Owner: B D Jones

The introduction of helmets into the game, greeted by many a raised eyebrow in the early days, is now accepted as a sensible safety precaution. Players should nevertheless ensure that the helmets they use are properly fitted, since an ill-fitting helmet can potentially be as, or more, dangerous than not wearing one at all. A helmet should also be fitted with a visor to protect the face. There are certain rules about helmets. The first is that, much to their delight, umpires are not required to look after them when they are not being worn!
A helmet that is temporarily not being worn by a member of the fielding side must be placed on the ground behind the wicket-keeper. If the ball hits it while in play it instantly becomes a Dead ball and 5 Penalty runs are awarded to the batting side.

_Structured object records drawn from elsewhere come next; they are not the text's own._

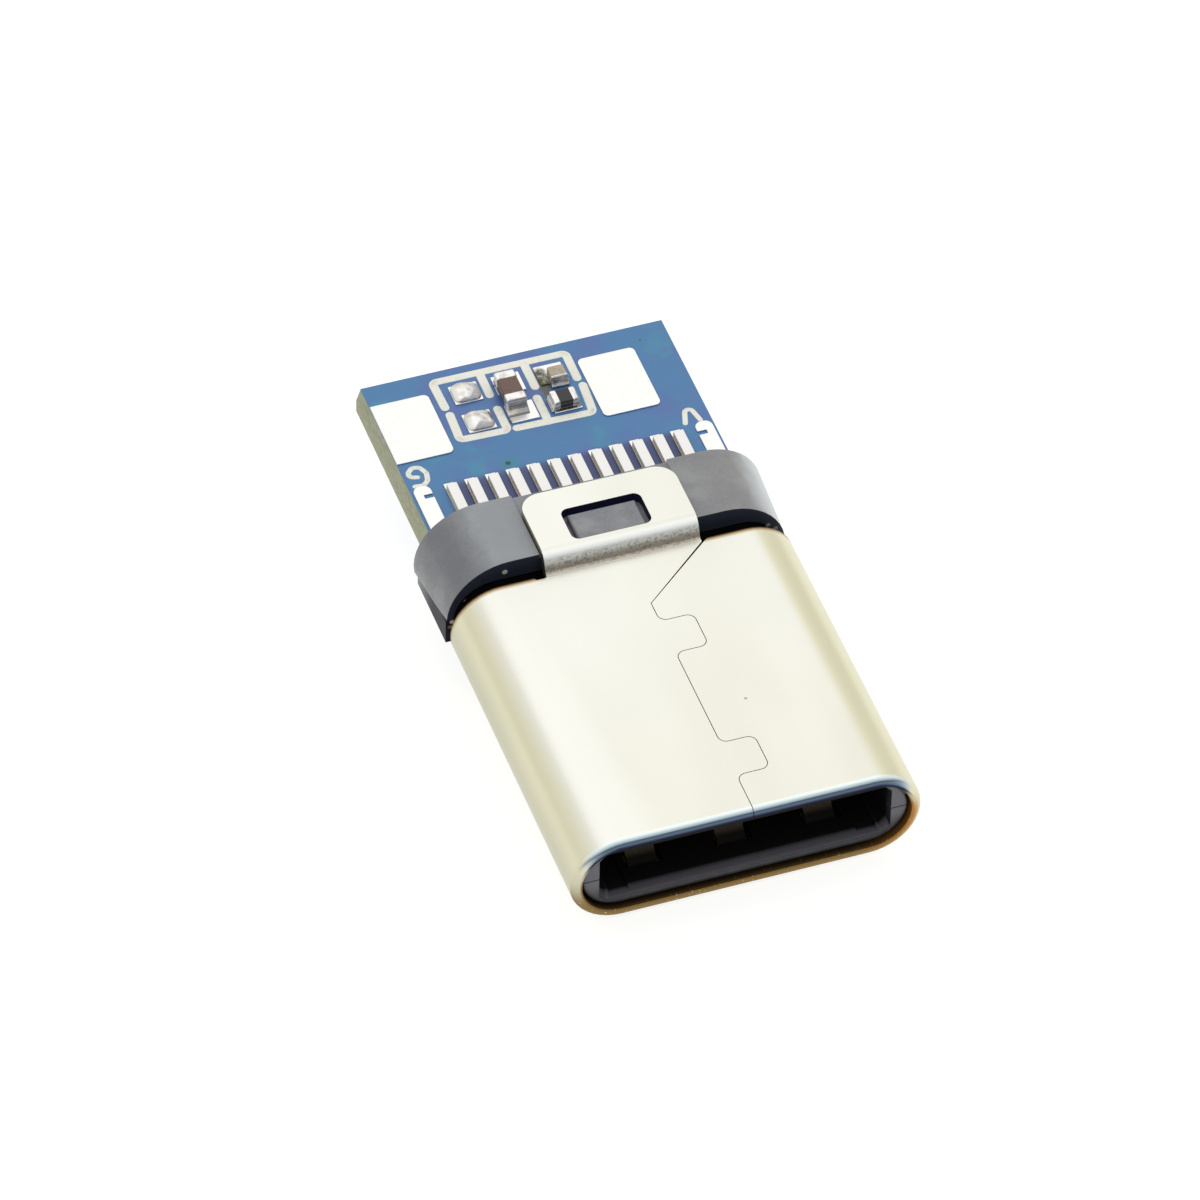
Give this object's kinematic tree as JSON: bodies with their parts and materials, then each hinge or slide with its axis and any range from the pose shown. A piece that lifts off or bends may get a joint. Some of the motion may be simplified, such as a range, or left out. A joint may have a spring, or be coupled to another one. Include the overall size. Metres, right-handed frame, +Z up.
{
  "type": "usb-c plug",
  "caption": "Flat stadium-shaped cable plug: seamed metal shell with windowed rear tabs, moulded collar and a bare solder board for the wires.",
  "frame": {"origin": "centre of the mouth, in the plane of the shell's front rim", "axes": "+X across the plug to the right seen from behind the mouth, +Y rearward from the mouth to the board, +Z up out of the face with the seam and the wire pads"},
  "size_m": [0.0084, 0.0161, 0.0034],
  "materials": {
    "plated_shell": "bright nickel plate, almost smooth",
    "black_moulding": "matt black moulding",
    "grey_collar": "matt dark grey moulding",
    "contact_metal": "copper alloy, gold flash in the mouth and tinned tails",
    "spring_steel": "rolled stainless strip",
    "blue_board": "blue solder mask on glass laminate with raw sides",
    "tinned_pad": "tinned copper, satin",
    "solder": "bright solder",
    "capacitor_ceramic": "brown ceramic with tinned ends",
    "diode_body": "moulded body, beige top",
    "resistor_body": "black glaze with tinned ends"
  },
  "bodies": {
    "root": {"shell": "plated_shell", "nose_upper": "black_moulding", "nose_lower": "black_moulding", "carrier_upper": "black_moulding", "carrier_lower": "black_moulding", "collar": "grey_collar", "contact_a1": "contact_metal", "contact_a2": "contact_metal", "contact_a3": "contact_metal", "contact_a4": "contact_metal", "contact_a5": "contact_metal", "contact_a6": "contact_metal", "contact_a7": "contact_metal", "contact_a8": "contact_metal", "contact_a9": "contact_metal", "contact_a10": "contact_metal", "contact_a11": "contact_metal", "contact_a12": "contact_metal", "contact_b1": "contact_metal", "contact_b2": "contact_metal", "contact_b3": "contact_metal", "contact_b4": "contact_metal", "contact_b5": "contact_metal", "contact_b6": "contact_metal", "contact_b7": "contact_metal", "contact_b8": "contact_metal", "contact_b9": "contact_metal", "contact_b10": "contact_metal", "contact_b11": "contact_metal", "contact_b12": "contact_metal", "spring_upper": "spring_steel", "spring_lower": "spring_steel", "latch_plate": "spring_steel", "board": "blue_board", "wire_pad_left": "tinned_pad", "wire_pad_right": "tinned_pad", "contact_pads_upper": "tinned_pad", "contact_pads_lower": "tinned_pad", "site_pads": "tinned_pad", "solder_rear_left": "solder", "solder_front_left": "solder", "capacitor": "capacitor_ceramic", "diode": "diode_body", "resistor": "resistor_body"}
  },
  "joints": []
}
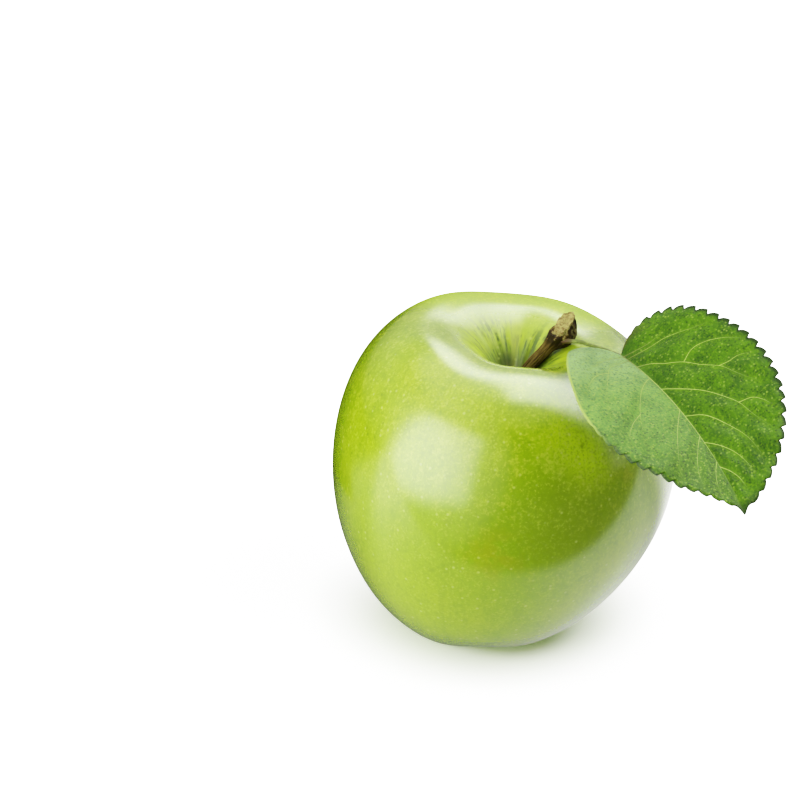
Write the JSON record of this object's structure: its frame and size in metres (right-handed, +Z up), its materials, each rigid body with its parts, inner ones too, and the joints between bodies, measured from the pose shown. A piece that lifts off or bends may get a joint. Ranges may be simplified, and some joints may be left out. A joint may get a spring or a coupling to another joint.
{
  "type": "green apple",
  "caption": "Whole glossy green apple with a woody stem, one toothed leaf on a thin stalk and a dried calyx, standing on the low bumps round its basin.",
  "frame": {"origin": "middle of the whole apple's box, fruit and leaf, at the surface it stands on", "axes": "+Z up, +X towards the side where the leaf reaches out past the fruit, -Y towards the side that the leaf hangs over"},
  "size_m": [0.0982, 0.0992, 0.0827],
  "materials": {
    "apple_skin": "glossy waxy skin, yellow-green, with pale dots",
    "stem_wood": "dull brown bark, pale tan where it broke",
    "leaf_green": "satin leaf, darker green above with pale veins",
    "dried_calyx": "dull dried sepals, grey-brown"
  },
  "bodies": {
    "root": {"fruit": "apple_skin", "stem": "stem_wood", "leaf": "leaf_green", "calyx": "dried_calyx"}
  },
  "joints": []
}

If the ball is hit by the striker and comes into contact with a fielder's helmet while it is being worn, it does not become a Dead ball, but a fair catch cannot subsequently be taken - nor should the striker be given out Run out if he is out of his ground and the ball rebounds directly from a fielder's helmet into his wicket. In the same way the striker should not be given out Stumped if out of his ground when the ball rebounds directly from a wicket-keeper's helmet on to the stumps - directly meaning straight on to the helmet and thence on to the wicket. Nevertheless, batsmen should be aware that the ball is not dead if this happens. They are still vulnerable to being out - for instance Run out - by a subsequent action of a fielder.
If a batsman chooses to take off his helmet he is not allowed to leave it on the field of play; it must be removed from it. If the ball hits a batsman's helmet while it is being worn, the ball does not become dead, unless it lodges in the helmet or, as more usually happens, the visor itself. It remains in play. So if, for example, the striker hits a ball that hits the non-striker on the helmet, then ricochets and is fairly caught by a fielder, the striker would be out Caught!